Trump’s hush money trial opening arguments begin Monday with all 18 jurors and alternates seated

All 12 jurors and six alternates have been seated for Donald Trump’s first criminal trial, which will begin in earnest on Monday with opening arguments.

Five final alternate jurors were selected on Friday, concluding a four-day week of jury selection to begin the first-ever criminal trial of an American president.

The former president, craning his neck to watch a final pool of potential jurors, leaned forward in his chair and scribbled notes at the defence table as a group of Manhattan residents were quizzed about their opinions of him.

“I believe we have a full panel,” New York Justice Juan Merchan told the courtroom on Friday afternoon, after seating five alternates.

Jurors have been instructed to return to the criminal courthouse on Monday morning, and attorneys are expected to deliver opening arguments in a case that could last up to two months.

The jury includes seven men and five women, and alternates includes five women and one man.

All must be present each day.

The former president is charged with 34 counts of falsifying business records in connection with an alleged scheme to bury compromising stories of his affairs leading up to the 2016 presidential election.

Mr Trump’s legal team has tried to delay the case with a flurry of motions challenging witnesses and potential evidence, frustrating Judge Merchan, who has urged them to stop.

“Defence cannot continue to submit promotion letters, or motions, or requests to reargue, or for the court to reconsider, every single decision,” he told attorneys on Friday.
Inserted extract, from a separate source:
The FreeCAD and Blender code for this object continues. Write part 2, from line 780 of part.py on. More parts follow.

“Defence is literally targeting individual decisions one by one by one by one,” he added. “That has to end ... There comes to a point where you accept my rulings ... I’ve entertained your motions. I’ve entertained your arguments in good faith.”
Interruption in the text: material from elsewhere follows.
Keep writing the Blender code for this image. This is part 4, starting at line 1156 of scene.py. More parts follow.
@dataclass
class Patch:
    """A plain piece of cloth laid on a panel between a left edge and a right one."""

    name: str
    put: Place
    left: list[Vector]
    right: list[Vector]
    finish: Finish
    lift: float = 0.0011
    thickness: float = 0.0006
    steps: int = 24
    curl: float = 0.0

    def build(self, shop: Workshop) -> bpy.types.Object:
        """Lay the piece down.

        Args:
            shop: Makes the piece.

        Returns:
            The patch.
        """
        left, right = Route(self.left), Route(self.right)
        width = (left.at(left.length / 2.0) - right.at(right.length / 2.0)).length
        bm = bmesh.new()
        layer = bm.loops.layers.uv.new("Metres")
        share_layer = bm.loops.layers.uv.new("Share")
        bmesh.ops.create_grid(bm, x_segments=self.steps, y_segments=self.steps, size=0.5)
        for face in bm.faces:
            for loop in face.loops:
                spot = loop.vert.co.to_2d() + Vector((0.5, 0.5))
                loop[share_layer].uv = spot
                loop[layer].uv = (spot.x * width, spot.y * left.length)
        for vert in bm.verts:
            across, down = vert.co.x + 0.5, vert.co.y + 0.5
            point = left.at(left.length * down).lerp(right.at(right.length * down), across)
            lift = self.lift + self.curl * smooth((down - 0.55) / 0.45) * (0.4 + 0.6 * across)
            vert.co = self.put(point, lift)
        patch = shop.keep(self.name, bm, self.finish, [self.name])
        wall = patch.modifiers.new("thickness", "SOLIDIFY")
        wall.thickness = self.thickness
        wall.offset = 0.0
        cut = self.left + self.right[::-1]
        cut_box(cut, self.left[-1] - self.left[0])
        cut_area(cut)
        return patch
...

Mr Trump has repeatedly tried, and failed, to move the case out of the borough, which his attorneys have claimed is “overwhelming” biased against him. Throughout jury selection and voir dire question-and-answer sessions, Mr Trump heard firsthand from a group of Manhattan residents who have pledged that they will be fair and impartial in hearing the case against him.

Dozens of potential jurors had ecused themselves, declaring themselves impartial before any jury selection proceedings began.

Jurors who were then randomly selected to answer a 42-question survey – probing their livelihoods, hobbies, and thoughts about the former president and the allegations surrounding him – were also questioned directly by attorneys for Mr Trump and lawyers with Manhattan District Attorney Alvin Bragg.

During that process, several jurors excused themselves, fearing impartiality, or facing severe anxiety at the prospect of trying the former president.

Lawyers for Mr Trump and the Manhattan District Attorney’s office were then allowed to ask those potential jurors other questions before making their requests to “strike” or remove any of them from the pool. Defence attorneys and prosecutors each had 10 chances to strike potential jurors from the panel.

Within less than four days, all challenges were heard, and all jurors were seated.